Thanks for helping flesh this out.  Looking back at the text I quoted from
the document, there are two things that I might want to change (still not
100% confident): (1) "unless it is assumed", which is potentially vague
about who/what is doing the assuming.  Perhaps "unless there is additional
data exchanged under the assumption that" or similar.  (2) "unless they also
validate the identity of peers at both layers".  This document describes
how to validate the identity of the peer at the TLS layer, but I wonder if
we want some extra reference/guidance on validating the peer's identity at
the signalling layer.

> >    It is important to note that multiple connections can be created
> >    within the same signaling session.  An attacker might concatenate
> >    only part of a session, choosing to terminate some connections (and
> >    optionally forward data) while arranging to have peers interact
> >    directly for other connections.  It is even possible to have
> >    different peers interact for each connection.  This means that the
> >    actual identity of the peer for one connection might differ from the
> >    peer on another connection.
> > 
> > How do or could the mitigations specified in this document address these
> > attacks?
> The point of this text is to make it clear that no guarantees transfer from media to signaling or between different connections.

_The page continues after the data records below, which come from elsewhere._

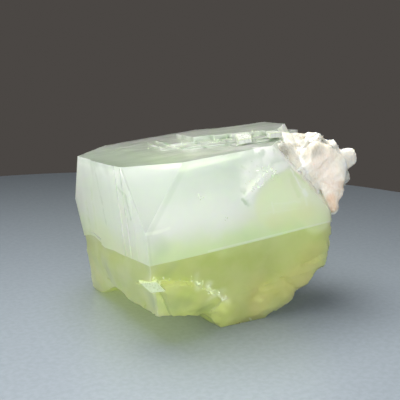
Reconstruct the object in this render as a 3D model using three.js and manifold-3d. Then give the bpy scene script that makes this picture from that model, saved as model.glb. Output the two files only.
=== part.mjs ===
// A pale green apophyllite crystal with a tuft of cream stilbite grown over its right-hand end.
//
// The crystal is built in its own frame, whose origin is the foot of the front left edge, at the waist
// where the upright prism faces end: x runs along the front face, y goes back into the crystal and z is
// its c axis. Two nested groups then lean it as it lies and put the part's origin under its middle.
import * as THREE from "three";
import { ConvexGeometry } from "three/addons/geometries/ConvexGeometry.js";
import { mergeVertices } from "three/addons/utils/BufferGeometryUtils.js";
import Module from "manifold-3d";

const wasm = await Module();
wasm.setup();

// ---- driving dimensions: millimetres and degrees ---------------------------------------------------------
const WIDTH = 43.3; // the front prism face, along x
const DEPTH = 42.5; // the left prism face, along y
const UPPER = 18.7; // from the waist up to the basal face
const AXIAL_RATIO = 15.77 / 8.96; // c over a of apophyllite, which sets how steep the corner facets are
const LEFT_LEG = 9.8; // how much of the front basal edge the left corner facet takes
const RIGHT_LEG = 13.2; // and the right corner facet
const BACK_LEG = 8; // and the one at the back right

const FACET_BACK = [-1.1, 8]; // x and y where the left corner facet leaves the basal and left faces
const LEFT_BACK_TOP = 33; // y where the left face ends behind, at the basal face
const LEFT_BACK_BULGE = { y: 38.6, z: 9 }; // where it reaches furthest back
const LEFT_BACK_WAIST = 36; // y where it ends at the waist

const LEAN_BACK = 6.75; // how far the c axis leans away from the front face
const RISE_RIGHT = 3.96; // how far the front face's long edges climb to the right
const REST_LEVEL = 16.9; // how far below the frame's origin the supporting surface lies

const FRONT_TAPER = 14; // how far the faces below the waist turn in
const LEFT_TAPER = 11;
const RIGHT_TAPER = 7;
const BACK_TAPER = 10;
const TUCK = 1; // the lower faces start this far up, a little behind the upright ones
const GAP = 0.3; // between the crystal and the stilbite grown against it

// Upright strips of the left face: where each starts along y, and how far it stands out.
const LEFT_STRIPS = [
  [-1, 0],
  [2.2, 0.3],
  [5, 0.6],
  [8, 1],
  [10.6, 1.5],
  [23.8, 0.1],
];
const PROUDEST = Math.max(...LEFT_STRIPS.map(([, out]) => out));

// Cleavage terraces on the basal face, each inside the one before: its height and its outline in x and y.
// An outline that runs past the crystal ends at the crystal's own faces.
const TERRACES = [
  {
    height: 0.35,
    outline: [
      [14.5, 19.5], [17.5, 17.5], [17.5, 15.5], [21.5, 14], [21.5, 12], [25.5, 11.2], [25.5, 6.5], [50, 5.5],
      [50, 32], [17, 32.5],
    ],
  },
  {
    height: 0.7,
    outline: [
      [17.5, 21], [22, 18.5], [22, 16], [26.5, 15], [26.5, 10.5], [31, 9.5], [31, 7.5], [50, 7.5],
      [50, 31], [18.5, 31],
    ],
  },
  {
    height: 1.7,
    outline: [
      [22, 18.6], [25.5, 17.6], [25.5, 15.6], [28.6, 15.2], [28.6, 13.2], [31.8, 12.8], [31.8, 10.9],
      [34.6, 10.5], [34.6, 8.8], [50, 8.4], [50, 21.5], [33, 26], [22.5, 28.3],
    ],
  },
];
const BASAL_RISE = 1; // degrees by which the basal face climbs to the back
const END_CRYSTAL = { low: [40.8, 13.8, 10], high: [46, 17.6, 18.9] }; // a small parallel one at the right

// Stilbite blades, in sheaves that spread like fans. Each sheaf has the point that it spreads from, the
// direction that it faces (0 is +x, 90 is +y), how thick its blades are, and for each blade the angle that
// it climbs at, its length, its width and its roll about its own length.
const SHEAVES = [
  {
    root: [40.4, 3.9, 10.5],
    heading: -5,
    thickness: 2.6,
    blades: [
      [55, 7.6, 5, 0], [31, 8.8, 5.4, 9], [6, 10, 5.6, -6], [-17, 9.6, 5.2, 7], [-38, 10.4, 4.6, -3],
      [-55, 11.4, 3, -6],
    ],
  },
  {
    root: [40.5, 6.2, 10.5],
    heading: 0,
    thickness: 3.1,
    blades: [
      [48, 9.6, 4.4, 12], [25, 11, 4.2, -10], [6, 14.9, 4.6, 4], [-14, 12.8, 3.6, 14], [-29, 12, 3.6, -12],
      [-51, 13, 3.4, 8],
    ],
  },
  {
    root: [40.5, 8.6, 10.2],
    heading: 7,
    thickness: 3.4,
    blades: [
      [42, 9.6, 4.8, -14], [19, 11.8, 4.4, 16], [-2, 13, 4.4, -8], [-22, 12.6, 4.2, 18], [-43, 12, 4.2, -10],
    ],
  },
  {
    root: [40.5, 11.2, 9.8],
    heading: 16,
    thickness: 3.7,
    blades: [[33, 10.4, 4.8, 20], [9, 11.8, 4.6, -18], [-13, 12.2, 4.6, 12], [-38, 11.6, 4.2, -20]],
  },
  {
    root: [40.5, 13.6, 9.4],
    heading: 27,
    thickness: 3.9,
    blades: [[22, 9.6, 4.6, -22], [-3, 11.2, 5, 18], [-27, 10.4, 4.6, -12]],
  },
  {
    root: [41, 16, 8.4],
    heading: 44,
    thickness: 3.6,
    blades: [[9, 7.4, 4.2, 20], [-18, 8, 4.4, -16]],
  },
];
const LUMPS = [
  { centre: [41.2, 10, 17], radii: [2.5, 2.5, 1.8] },
  { centre: [41.6, 7.2, 14.2], radii: [1.9, 2.2, 2.2] },
  { centre: [44.6, 9, 16.2], radii: [3, 3.4, 2.6] },
]; // rounded stilbite crust along the top of the right corner facet

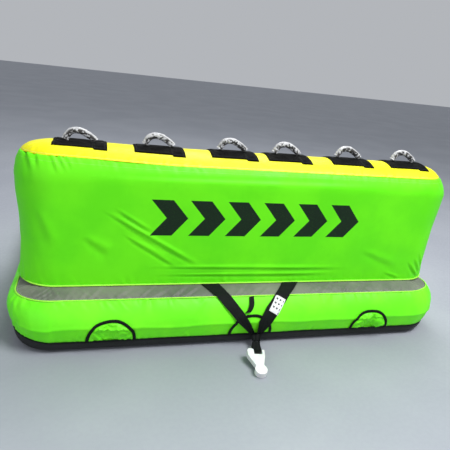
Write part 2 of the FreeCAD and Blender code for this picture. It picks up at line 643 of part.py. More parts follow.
def closure_zip():
    """The zip that lets the bladders out, along the back of the base."""
    y = HALF_Y
    tape = Part.makeBox(2 * ZIP_HALF_LENGTH, 1.0, 30, Vector(-ZIP_HALF_LENGTH, y + 0.4, WIDEST_Z - 15))
    save("zip_tape", tape)
    save("zip_teeth", Part.makeBox(2 * ZIP_HALF_LENGTH - 20, 1.6, 6,
                                   Vector(-ZIP_HALF_LENGTH + 10, y + 1.4, WIDEST_Z - 3)))
    x = -ZIP_HALF_LENGTH + 30
    body = rounded_prism(9, 6, 5.9, 0, 3.0)
    body.rotate(Vector(0, 0, 0), X, -90)
    body.translate(Vector(x, y + 3.4, WIDEST_Z))
    post = Part.makeBox(8, 3.4, 3, Vector(x - 4, y + 6.4, WIDEST_Z - 1.5))
    hole = Part.makeCylinder(0.9, 20, Vector(x, y + 8.4, WIDEST_Z - 10), Z)
    save("zip_slider", body.fuse(post).cut(hole))
    # the puller hangs from the slider's post on a small pin
    pin = Part.makeCylinder(0.85, 10, Vector(x, y + 8.4, WIDEST_Z - 5), Z)
    plate = Part.makeBox(34, 1.8, 10, Vector(x + 5.0, y + 7.5, WIDEST_Z - 5))
    arms = [Part.makeBox(6.0, 1.8, 3.0, Vector(x - 0.9, y + 7.5, WIDEST_Z + z)) for z in (-5.0, 2.0)]
    save("zip_puller", plate.fuse(arms[0]).fuse(arms[1]).fuse(pin).removeSplitter())


def deck_pads():
    pads = [rounded_prism(EVA_LENGTH / 2, EVA_DEPTH / 2, 45, BASE_HEIGHT + 0.2,
                          BASE_HEIGHT + EVA_THICK, (x, EVA_CENTRE_Y)) for x in RIDER_X]
    save("kneeling_pads", Part.makeCompound(pads))


def anchor_webs():
    """The harness straps' tails, sewn under the deck behind the wall seam."""
    webs = [Part.makeBox(65, 330, 2.4, Vector(HARNESS_X + s * STRAP_TOP_X - 32.5, -645,
                                              BASE_HEIGHT - COVER - 2.7)) for s in (-1, 1)]
    save("harness_tails", Part.makeCompound(webs))


def main():
    os.makedirs("parts", exist_ok=True)
    base_cover()
    pipings()
    base_bladders()
    wall_cover()
    wall_bladder()
    valves_and_flaps()
    handles()
    harness()
    tow_lead()
    connector()
    tether_tab()
    closure_zip()
    deck_pads()
    anchor_webs()


main()
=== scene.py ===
import math
import random

import bmesh
import bpy
import numpy as np
from mathutils import Matrix, Vector


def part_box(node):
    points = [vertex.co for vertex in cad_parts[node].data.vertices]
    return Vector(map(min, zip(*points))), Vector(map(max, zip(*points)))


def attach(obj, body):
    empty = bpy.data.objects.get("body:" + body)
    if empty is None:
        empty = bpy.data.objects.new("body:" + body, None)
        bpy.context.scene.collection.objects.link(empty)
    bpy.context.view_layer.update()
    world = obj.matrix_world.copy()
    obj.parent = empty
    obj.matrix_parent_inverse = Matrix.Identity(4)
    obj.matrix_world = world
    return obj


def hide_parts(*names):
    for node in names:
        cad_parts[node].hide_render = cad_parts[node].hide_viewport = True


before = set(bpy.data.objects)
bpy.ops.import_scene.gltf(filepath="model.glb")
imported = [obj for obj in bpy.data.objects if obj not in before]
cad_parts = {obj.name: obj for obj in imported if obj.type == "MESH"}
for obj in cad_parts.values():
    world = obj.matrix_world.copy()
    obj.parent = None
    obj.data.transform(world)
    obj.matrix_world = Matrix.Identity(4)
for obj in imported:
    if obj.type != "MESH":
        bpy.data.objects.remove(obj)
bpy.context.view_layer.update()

SIDES = ("left", "middle", "right")


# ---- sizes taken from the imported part, in metres ----
def low_high(node):
    low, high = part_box(node)
    return np.array(low), np.array(high)


SIDE_LOW, SIDE_HIGH = low_high("base_side_panel")
HALF_X, HALF_Y = SIDE_HIGH[0], SIDE_HIGH[1]
BOTTOM_SEAM, DECK_SEAM = SIDE_LOW[2], SIDE_HIGH[2]
DECK_TOP = low_high("base_deck_panel")[1][2]
BASE_CORNER = 0.180
WIDEST = 0.110              # height of the base's widest line
LOWER_ROLL, LOWER_HIGH = 0.100, WIDEST
UPPER_ROLL, UPPER_HIGH = 0.150, DECK_TOP - WIDEST

WALL_LOW, WALL_HIGH = low_high("wall_side_panel")
WALL_TOP = low_high("wall_top_panel")[1][2]
WALL_SEAM = WALL_HIGH[2]
WALL_X, WALL_Y = (WALL_LOW[:2] + WALL_HIGH[:2]) / 2
WALL_HALF, WALL_DEEP = (WALL_HIGH[:2] - WALL_LOW[:2]) / 2
WALL_ROLL, WALL_ROLL_HIGH = WALL_DEEP, 0.130
WALL_ROLL_Z = WALL_TOP - WALL_ROLL_HIGH

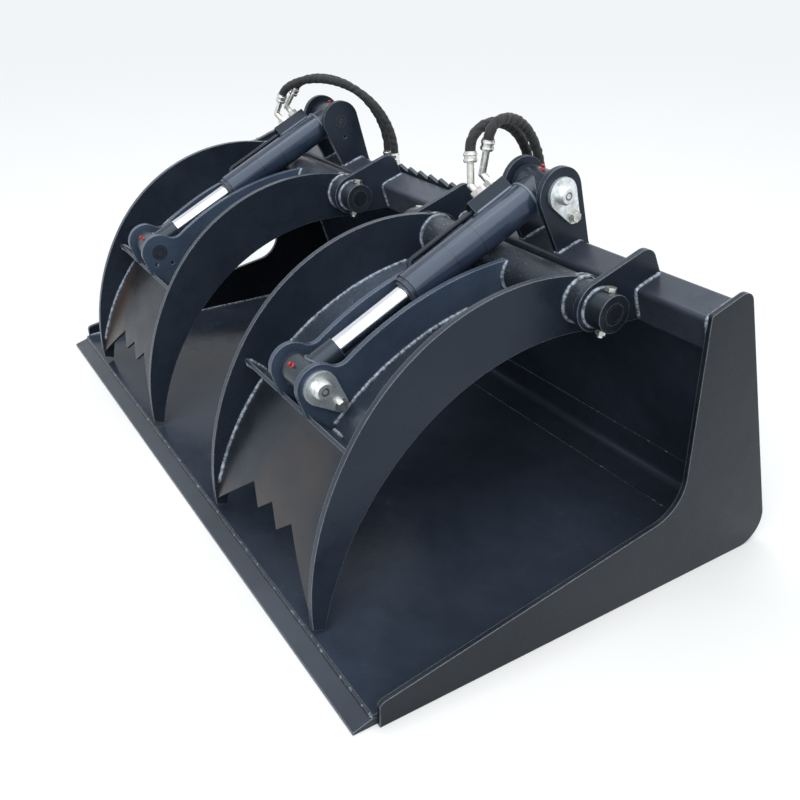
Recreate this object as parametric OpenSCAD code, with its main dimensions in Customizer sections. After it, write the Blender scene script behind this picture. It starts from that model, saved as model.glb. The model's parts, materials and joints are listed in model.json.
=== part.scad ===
/* [Bucket shell] */
// overall width across the two side plates
bucket_w = 1829; // [1600:1:2200]
// height of the top beam's rear upper corner above the ground
bucket_h = 595; // [540:1:680]
// depth from the cutting tip back to the inner bend at the heel
bucket_d = 972; // [900:1:1080]
// forward lean of the back, in degrees
back_lean = 18.5; // [12:0.5:24]
// thickness of each side plate
side_t = 10; // [8:1:16]
// how far a side plate starts behind the cutting tip
side_setback = 46; // [38:1:60]
// height of the side plate's upright nose
side_nose_h = 52; // [40:1:70]
// height of the throat corner, where the low edge turns up
throat_h = 177; // [140:1:220]
// bend radius of the throat corner
throat_r = 80; // [50:1:110]
// forward lean of the side plate's upright front edge, in degrees
post_lean = 1.6; // [0:0.1:4]
// how far that edge starts behind the beam's front upper corner
post_gap = 4; // [2:1:10]
// how far the side plate reaches behind the beam
side_margin = 30; // [20:1:45]
// how far the side plate rises above the beam
side_rise = 5; // [2:1:12]
// radius of the side plate's heel
heel_r = 58; // [40:1:75]
// radius of the side plate's rear upper corner
crown_r = 25; // [14:1:32]
// radius of the side plate's front upper corner
brow_r = 8; // [4:1:14]
// radius of the side plate's nose corner
nose_r = 14; // [8:1:22]

/* [Plates and cutting edge] */
// depth of the cutting edge strip
edge_depth = 150; // [110:1:200]
// thickness of the cutting edge strip
edge_t = 16; // [12:1:25]
// length of the bevel on the strip's front
edge_bevel = 35; // [20:1:50]
// thickness left at the cutting tip
edge_tip = 5; // [3:1:8]
// thickness of floor, corner and back plates
sheet_t = 8; // [6:1:12]
// how far the floor plate starts behind the cutting tip
floor_setback = 38; // [30:1:80]
// length of each leg of the folded corner plate
corner_leg = 93; // [70:1:130]
// inner bend radius of the corner plate
corner_r = 16; // [10:1:30]
// how far the back plate stops below the beam's top face
back_drop = 20; // [10:1:35]

/* [Top beam] */
// outer size of the square beam tube
beam_size = 76; // [60:1:100]
// wall of the beam tube
beam_wall = 6; // [4:1:10]
// outer corner radius of the beam tube
beam_r = 10; // [7:1:14]

/* [Serrated step] */
// length of the serrated step bar
step_w = 470; // [380:1:560]
// distance from tooth to tooth
step_pitch = 47; // [30:1:60]
// thickness of the step bar
step_t = 8; // [6:1:12]
// rise of the tooth tips above the beam's top face
step_rise = 16; // [12:1:24]
// depth of the gaps between teeth
step_tooth = 13; // [8:1:18]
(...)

> With the mitigations described AND identity assertions, you can be confident that the peer at the media layer is the peer that the identity assertion reports, even in the presence of attackers on the signaling path.
> With only fingerprints, the signaling system needs to have integrity, including safeguards on replacement of fingerprints by endpoints.
> I've added those notes as security considerations.